What Not To Include on Your Resume!

In the sphere of career building as with so many other walks of life, technology is playing an ever greater role. Job hunters are being advised to develop their LinkedIn profiles, build personal websites and to be very careful about what they post on their Facebook pages. The venerable resume is being supplemented by invitations to create and upload a short video allowing you to pitch for a role or to explain how you would solve a fictitious business problem, for example. Recruiters not only get to review your track record but they also know what you look like and get a sense of your personality.

 

 

But is all of this advantageous to you the applicant? The answer it would appear, is yes and no. Research conducted by two Israeli academics Ruffle and Shtudiner which was published last year examined the impact of including a picture on your resume.

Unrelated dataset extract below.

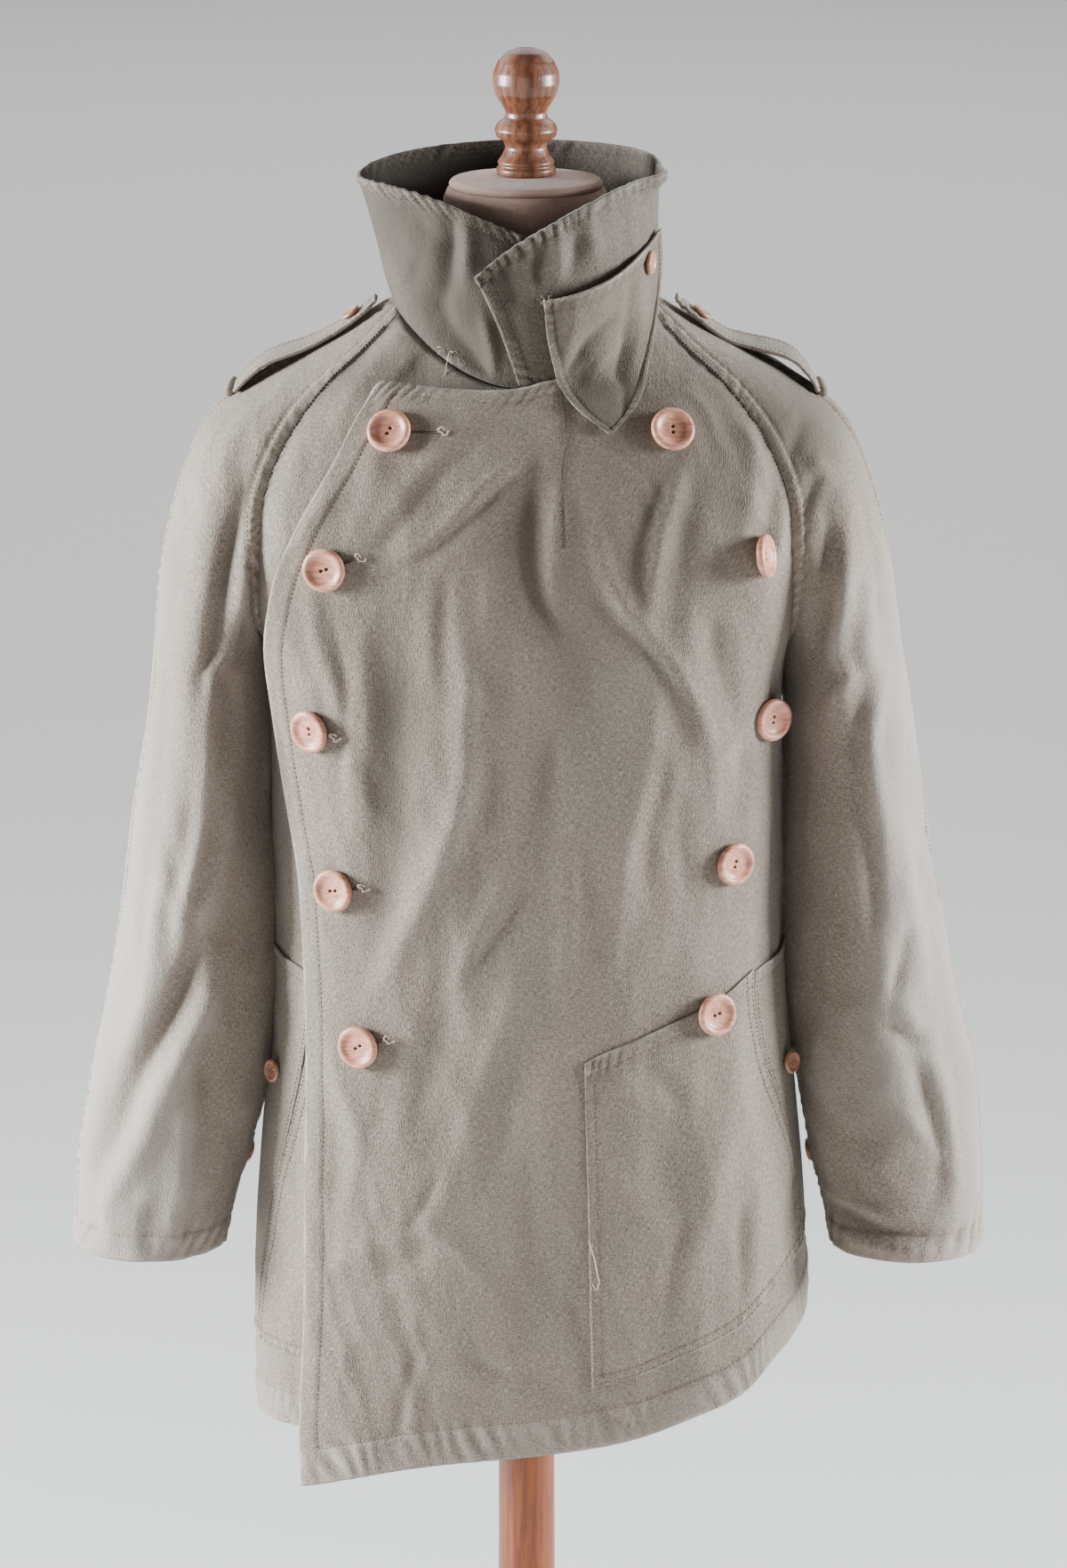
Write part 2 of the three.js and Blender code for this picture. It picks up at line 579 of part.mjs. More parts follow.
// A shoulder strap along the ridge of the sleeve: two layers that stand up in waves between their ends.
const STRAP = [
  { along: 0, share: 0.979, left: 4, right: 4.5 },
  { along: 0.16, share: 0.948, left: 3, right: 2.6 },
  { along: 0.36, share: 0.905, left: 0.3, right: 0.5 },
  { along: 0.5, share: 0.878, left: 2.5, right: 0.8 },
  { along: 0.76, share: 0.812, left: 9, right: 4.5 },
  { along: 0.9, share: 0.77, left: 6, right: 3 },
  { along: 1, share: 0.742, left: 0.6, right: 0.6 },
];
const STRAP_WIDTH = 44;
const STRAP_CLOTH = 2.2;
const STRAP_LOOP = { radius: 3.2, length: 30, share: 0.7315 };
const strapShare = track(STRAP, "along", (row) => row.share);
const strapLift = {
  left: track(STRAP, "along", (row) => row.left),
  right: track(STRAP, "along", (row) => row.right),
};
const strapPoint = (hand) => (across, along) => {
  const share = strapShare(along);
  const width = STRAP_WIDTH * (1 - 0.25 * smoothstep(-along, -0.08, 0));
  const turn = (across * width) / 2 / (degToRad(spread(share)) * 80);
  const off = CLOTH / 2 + SEAM + STRAP_CLOTH / 2 + strapLift[hand](along);
  return over(sleevePoint, off, -1)(turn, 1 - share);
};
function loopSolid() {
  const ends = [-1, 0, 1].map((end) => {
    const turn = (end * STRAP_LOOP.length) / 2 / (degToRad(spread(STRAP_LOOP.share)) * 80);
    return over(sleevePoint, CLOTH / 2 + STRAP_LOOP.radius, -1)(turn, 1 - STRAP_LOOP.share);
  });
  const path = new THREE.CatmullRomCurve3(ends);
  const section = new THREE.Shape().absarc(0, 0, STRAP_LOOP.radius, 0, 2 * Math.PI);
  return new THREE.ExtrudeGeometry(section, { steps: 4, curveSegments: 4, extrudePath: path });
}
for (const hand of ["left", "right"]) {
  const strap = new Cloth(strapPoint(hand), evenly(1, -1, 4), evenly(0, 1, 14));
  add(jacket, `${hand}_epaulette`, onHand(strap.solid(STRAP_CLOTH), hand), canvas);
  add(jacket, `${hand}_epaulette_loop`, onHand(loopSolid(), hand), canvas);
}

// A strap round the back of each cuff, on the side towards the body.
const CUFF_TAB = { from: 0.5, to: 0.97, low: 842, high: 872 };
const cuffGround = (hand) => over((turn, level) => sleevePoint(turn, level, hand), LYING, -1);
const sleeveLevelAt = (z) => 1 + (ARMPIT_Z - z) / (ARMPIT_Z - CUFF_Z);
for (const hand of ["left", "right"]) {
  const surface = (turn, z) => cuffGround(hand)(turn, sleeveLevelAt(z));
  const turns = evenly(CUFF_TAB.to, CUFF_TAB.from, 8);
  const cuffTab = new Cloth(surface, turns, evenly(CUFF_TAB.low, CUFF_TAB.high, 2));
  add(jacket, `${hand}_cuff_tab`, onHand(cuffTab.solid(CLOTH), hand), canvas);
}

/* ---- Buttons ---- */
function turnedSolid(profile, segments) {
  const lathe = new THREE.LatheGeometry(
    profile.map(([r, z]) => new THREE.Vector2(r, z)),
    segments,
  );
  return lathe.rotateX(Math.PI / 2);
}

function manifoldOf(geometry) {
  const bare = new THREE.BufferGeometry();
  bare.setAttribute("position", geometry.getAttribute("position"));
  bare.setIndex(geometry.index);
  const merged = mergeVertices(bare, 1e-4);
  const mesh = new wasm.Mesh({
    numProp: 3,
    vertProperties: new Float32Array(merged.attributes.position.array),
    triVerts: new Uint32Array(merged.index.array),
  });
  return new wasm.Manifold(mesh);
}

// Cuts each tool from a solid.
function cut(geometry, tools) {
  const left = tools.reduce((body, tool) => body.subtract(manifoldOf(tool)), manifoldOf(geometry));
  const mesh = left.getMesh();
  const result = new THREE.BufferGeometry();
  result.setAttribute("position", new THREE.BufferAttribute(mesh.vertProperties, 3));
  result.setIndex(new THREE.BufferAttribute(mesh.triVerts, 1));
  result.computeVertexNormals();
  return result;
}

const LARGE_BUTTON = {
  profile: [[0, 0], [12.6, 0], [15, 2.6], [14, 5.2], [11.8, 5.8], [9.8, 3.8], [0, 3.2]],
  segments: 18,
  holes: [[-2, 0], [2, 0]],
  holeRadius: 1.1,
};
const SMALL_BUTTON = {
  profile: [[0, 0], [7.2, 0], [8.5, 1.6], [7.6, 3.3], [6.1, 3.5], [5.2, 2.5], [0, 2.3]],
  segments: 12,
  holes: [[-1.4, 0], [1.4, 0], [0, -1.4], [0, 1.4]],
  holeRadius: 0.7,
};
function buttonSolid({ profile, segments, holes, holeRadius }, size = 1) {
  const drills = holes.map(([x, y]) =>
    new THREE.CylinderGeometry(holeRadius, holeRadius, 20, 5).rotateX(Math.PI / 2).translate(x, y, 0),
  );
  return cut(turnedSolid(profile, segments), drills).scale(size, size, size);
}
const largeButton = buttonSolid(LARGE_BUTTON);
const smallButton = buttonSolid(SMALL_BUTTON);

// Sets a button down on a surface: spin turns its holes, and lean tips it about the upright, both in
// degrees.
function sewOn(name, button, surface, [a, b], { off, facing = 1, spin = 0, lean = 0, flip = false }) {
  const normal = outward(surface, a, b, facing);
  const origin = surface(a, b).addScaledVector(normal, off);
  const across = vec(0, 0, 1).cross(normal).normalize();
  const up = normal.clone().cross(across);
  const solid = button.clone().rotateZ(degToRad(spin)).rotateY(degToRad(lean));
  solid.applyMatrix4(new THREE.Matrix4().makeBasis(across, up, normal).setPosition(origin));
  return add(jacket, name, flip ? mirrored(solid) : solid, buttonWood);
}

// side and level on the left front. lift raises a button that lies on the pocket or leans.
const LARGE_BUTTONS = [
  { name: "right_1", side: -0.416, level: 1.815, spin: 65, lift: 0, lean: 0 },
  { name: "right_2", side: -0.532, level: 1.39, spin: 20, lift: 0, lean: 0 },
  { name: "right_3", side: -0.58, level: 0.938, spin: 90, lift: 0, lean: 0 },
  { name: "right_4", side: -0.516, level: 0.743, spin: 10, lift: 0, lean: 0 },
  { name: "right_5", side: -0.436, level: 0.552, spin: 35, lift: 0, lean: 0 },
  { name: "left_1", side: 0.455, level: 1.813, spin: 85, lift: 0, lean: 0 },
  { name: "left_2", side: 0.646, level: 1.414, spin: 80, lift: 2.4, lean: 13 },
  { name: "left_3", side: 0.743, level: 0.926, spin: 80, lift: 0, lean: 0 },
  { name: "left_4", side: 0.559, level: 0.74, spin: 75, lift: 0, lean: 0 },
  { name: "left_5", side: 0.479, level: 0.545, spin: 15, lift: LYING, lean: 0 },
];
for (const { name, side, level, spin, lift, lean } of LARGE_BUTTONS) {
  const off = CLOTH / 2 + SEAM + lift;
  sewOn(`button_${name}`, largeButton, leftFrontPoint, [side, level], { off, spin, lean });
}
for (const [hand, side, level] of [["left", 0.827, 0.392], ["right", 0.822, 0.46]]) {
  const off = CLOTH / 2 + SEAM + LYING;
  const flip = hand === "right";
  sewOn(`${hand}_pocket_button`, smallButton, pocketGround[hand], [side, level], { off, flip });
}
sewOn("throat_button", smallButton, (u, v) => tabPoint(u, 1 - v), [0.84, 0.88], { off: CLOTH / 2 + SEAM });
const strapButton = smallButton.clone().scale(0.85, 0.85, 0.85);
const cuffButton = smallButton.clone();
for (const hand of ["left", "right"]) {
  const flip = hand === "right";
  const cuff = (turn, z) => cuffGround(hand)(turn, sleeveLevelAt(z));
  const set = { off: STRAP_CLOTH / 2 + SEAM, facing: -1, flip };
  sewOn(`${hand}_epaulette_button`, strapButton, strapPoint(hand), [0, 0.17], set);
  sewOn(`${hand}_cuff_button`, cuffButton, cuff, [0.92, 857], { off: CLOTH / 2 + SEAM, facing: 1, flip });
}

/* ---- Dress form ---- */
// Sections of the linen-covered body and neck, each half an ellipse in front and half behind, with a
// power of its own.
const FORM = [
  { z: 790, halfWidth: 150, front: 98, back: 96, square: 2.4 },
  { z: 870, halfWidth: 152, front: 100, back: 99, square: 2.4 },
  { z: 1000, halfWidth: 146, front: 100, back: 94, square: 2.3 },
  { z: 1100, halfWidth: 152, front: 106, back: 98, square: 2.3 },
  { z: 1200, halfWidth: 162, front: 112, back: 104, square: 2.3 },
  { z: 1290, halfWidth: 170, front: 112, back: 108, square: 2.3 },
  { z: 1345, halfWidth: 180, front: 103, back: 104, square: 2.2 },
  { z: 1378, halfWidth: 184, front: 92, back: 94, square: 2.1 },
  { z: 1398, halfWidth: 178, front: 82, back: 86, square: 2 },
  { z: 1412, halfWidth: 164, front: 74, back: 79, square: 1.9 },
  { z: 1426, halfWidth: 142, front: 64, back: 70, square: 1.6 },
  { z: 1441, halfWidth: 113, front: 58, back: 64, square: 1.5 },
  { z: 1460, halfWidth: 81, front: 56, back: 60, square: 1.6 },
  { z: 1478, halfWidth: 64, front: 55, back: 58, square: 1.9 },
  { z: 1497, halfWidth: 57, front: 54, back: 56, square: 2 },
  { z: 1531, halfWidth: 56, front: 54, back: 56, square: 2 },
  { z: 1538, halfWidth: 53, front: 51, back: 53, square: 2 },
];
const FORM_SIDES = 24;
function formSolid() {
  const position = [];
  const index = [];
  for (const { z, halfWidth, front, back: behind, square } of FORM)
    for (let i = 0; i < FORM_SIDES; i += 1) {
      const angle = (i / FORM_SIDES) * 2 * Math.PI;
      const bow = (t) => Math.sign(t) * Math.abs(t) ** (2 / square);
      const depth = Math.sin(angle) > 0 ? behind : front;
      position.push(halfWidth * bow(Math.cos(angle)), depth * bow(Math.sin(angle)), z);
    }
  FORM.slice(1).forEach((_, j) => {
    for (let i = 0; i < FORM_SIDES; i += 1) {
      const a = j * FORM_SIDES + i;
      const b = j * FORM_SIDES + ((i + 1) % FORM_SIDES);
      index.push(a, b, b + FORM_SIDES, a, b + FORM_SIDES, a + FORM_SIDES);
    }
  });
  const top = (FORM.length - 1) * FORM_SIDES;
  for (let i = 1; i + 1 < FORM_SIDES; i += 1) {
    index.push(0, i + 1, i);
    index.push(top, top + i, top + i + 1);
  }
  const geometry = new THREE.BufferGeometry();
  geometry.setAttribute("position", new THREE.Float32BufferAttribute(position, 3));
  geometry.setIndex(index);
  geometry.computeVertexNormals();
  return geometry;
}
add(form, "form_torso", formSolid(), linen);

// Radius and height down the axis of each turned piece.
const NECK_CAP = [
  [0, 1538.3], [51, 1538.3], [52.5, 1541], [50, 1544], [30, 1546], [24, 1546.5], [0, 1546.5],
];
const FINIAL = [
  [0, 1546.8], [20, 1546.8], [20.3, 1551], [18.3, 1553], [19.5, 1555.5], [16, 1560], [14, 1565], [15, 1569],
  [20, 1572.5], [21.5, 1577], [19.5, 1581.5], [14.5, 1585], [14, 1589], [16.5, 1594], [21, 1601], [22.7, 1608],
  [22.3, 1615], [19, 1623], [13, 1629], [6, 1631.6], [0, 1632],
];
const POLE = [[0, 34.3], [22.5, 34.3], [20.5, 527], [19.5, 789.7], [0, 789.7]];
const BASE = [[0, 0], [188, 0], [192, 5], [192, 12], [184, 20], [64, 28], [40, 34], [0, 34]];
add(form, "neck_cap", turnedSolid(NECK_CAP, 24), turnedWood);
add(form, "finial", turnedSolid(FINIAL, 12), turnedWood);
add(form, "pole", turnedSolid(POLE, 18), turnedWood);
add(form, "base", turnedSolid(BASE, 32), turnedWood);

export default new THREE.Group().add(jacket, form);
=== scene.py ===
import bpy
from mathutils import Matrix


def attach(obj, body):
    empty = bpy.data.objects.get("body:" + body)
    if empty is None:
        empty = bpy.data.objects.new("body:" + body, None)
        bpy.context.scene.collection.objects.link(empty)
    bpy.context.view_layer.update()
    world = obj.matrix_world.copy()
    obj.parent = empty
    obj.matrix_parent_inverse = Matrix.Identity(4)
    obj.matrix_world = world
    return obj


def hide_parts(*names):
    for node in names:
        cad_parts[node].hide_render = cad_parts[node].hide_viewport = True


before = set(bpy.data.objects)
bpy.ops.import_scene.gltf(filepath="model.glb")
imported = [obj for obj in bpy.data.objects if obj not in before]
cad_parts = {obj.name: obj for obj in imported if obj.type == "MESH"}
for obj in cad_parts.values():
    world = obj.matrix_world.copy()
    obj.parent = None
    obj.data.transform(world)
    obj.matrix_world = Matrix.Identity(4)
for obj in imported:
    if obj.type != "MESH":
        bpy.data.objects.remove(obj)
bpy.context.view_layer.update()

from types import SimpleNamespace

import bmesh
import bpy
import numpy as np
from mathutils import Matrix

# ---- Dress form: stuffed body and neck -------------------------------------------------------
# A limbless body of papier mache covered in plain linen, pinkish beige where the neck shows. The
# jacket hangs on its shoulders, and below it the body is cut off level, round the pole.
MM = 0.001


def curves(names, *rows):
    """One smooth curve for each column of a table against its first column. Between two rows it is
    a cubic whose slope at a row is that of the chord between the rows before and after it."""
    table = np.array(rows, float)
    along = table[:, 0]
    last = len(along) - 1
    before, after = np.maximum(np.arange(last + 1) - 1, 0), np.minimum(np.arange(last + 1) + 1, last)

    def curve(values):
        slope = (values[after] - values[before]) / (along[after] - along[before])

        def at(place):
            place = np.clip(place, along[0], along[-1])
            i = np.clip(np.searchsorted(along, place, side="right") - 1, 0, last - 1)
            width = along[i + 1] - along[i]
            k = (place - along[i]) / width
            held = (1 + 2 * k) * (1 - k) ** 2 * values[i] + k * k * (3 - 2 * k) * values[i + 1]
            return held + width * (k * (1 - k) ** 2 * slope[i] - k * k * (1 - k) * slope[i + 1])

        return at

    return SimpleNamespace(**{n: curve(table[:, i + 1]) for i, n in enumerate(names.split())})


def grid_faces(rows, columns, round_it=False):
    """The four corners of every face of a grid, row by row. round_it joins the last column to the
    first one."""
    corner = np.arange(rows * columns).reshape(rows, columns)
    if round_it:
        corner = np.hstack([corner, corner[:, :1]])
    corners = [corner[:-1, :-1], corner[:-1, 1:], corner[1:, 1:], corner[1:, :-1]]
    return np.stack(corners, -1).reshape(-1, 4)


def put_mesh(name, points, faces, finish):
    """A smooth-shaded object from points in millimetres and their faces."""
    mesh = bpy.data.meshes.new(name)
    mesh.from_pydata(points.reshape(-1, 3) * MM, [], faces)
    mesh.shade_smooth()
    mesh.materials.append(finish)
    piece = bpy.data.objects.new(name, mesh)
    bpy.context.collection.objects.link(piece)
    return piece


def close_up(piece, nearest=0.00001):
    """Joins points that fall together on an axis or a seam."""
    shape = bmesh.new()
    shape.from_mesh(piece.data)
    bmesh.ops.remove_doubles(shape, verts=shape.verts, dist=nearest)
    shape.to_mesh(piece.data)
    shape.free()
    return piece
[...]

They sent out over 5,000 CVs, in pairs, to over 2,500 job openings. In each pair, one CV was without a picture, while another almost identical CV contained a picture of either an attractive male/female or a plain-looking male/female. The results were fascinating. Employer call backs to attractive men were significantly higher than to men with no picture and to plain-looking men, nearly doubling the latter group. However, and perhaps surprisingly given the conventional view that attractive women get all the breaks, this beauty premium did not hold in the case of females. In fact, women with no picture had a significantly higher rate of call backs than attractive or plain-looking women.

 

So what explains these surprising findings? Additional analysis and follow-up research revealed that women were overwhelmingly responsible (93 per cent) for deciding who gets called for interview. Female jealousy of attractive competitors in the workplace and negative perceptions of candidates who attach photographs to their CVs were deemed by the authors to be the likely explanations for the penalization of attractive women. So much for the notion that decisions made in the workplace are rational! And the next time you are applying for a job, a little bit of prior research may be very useful!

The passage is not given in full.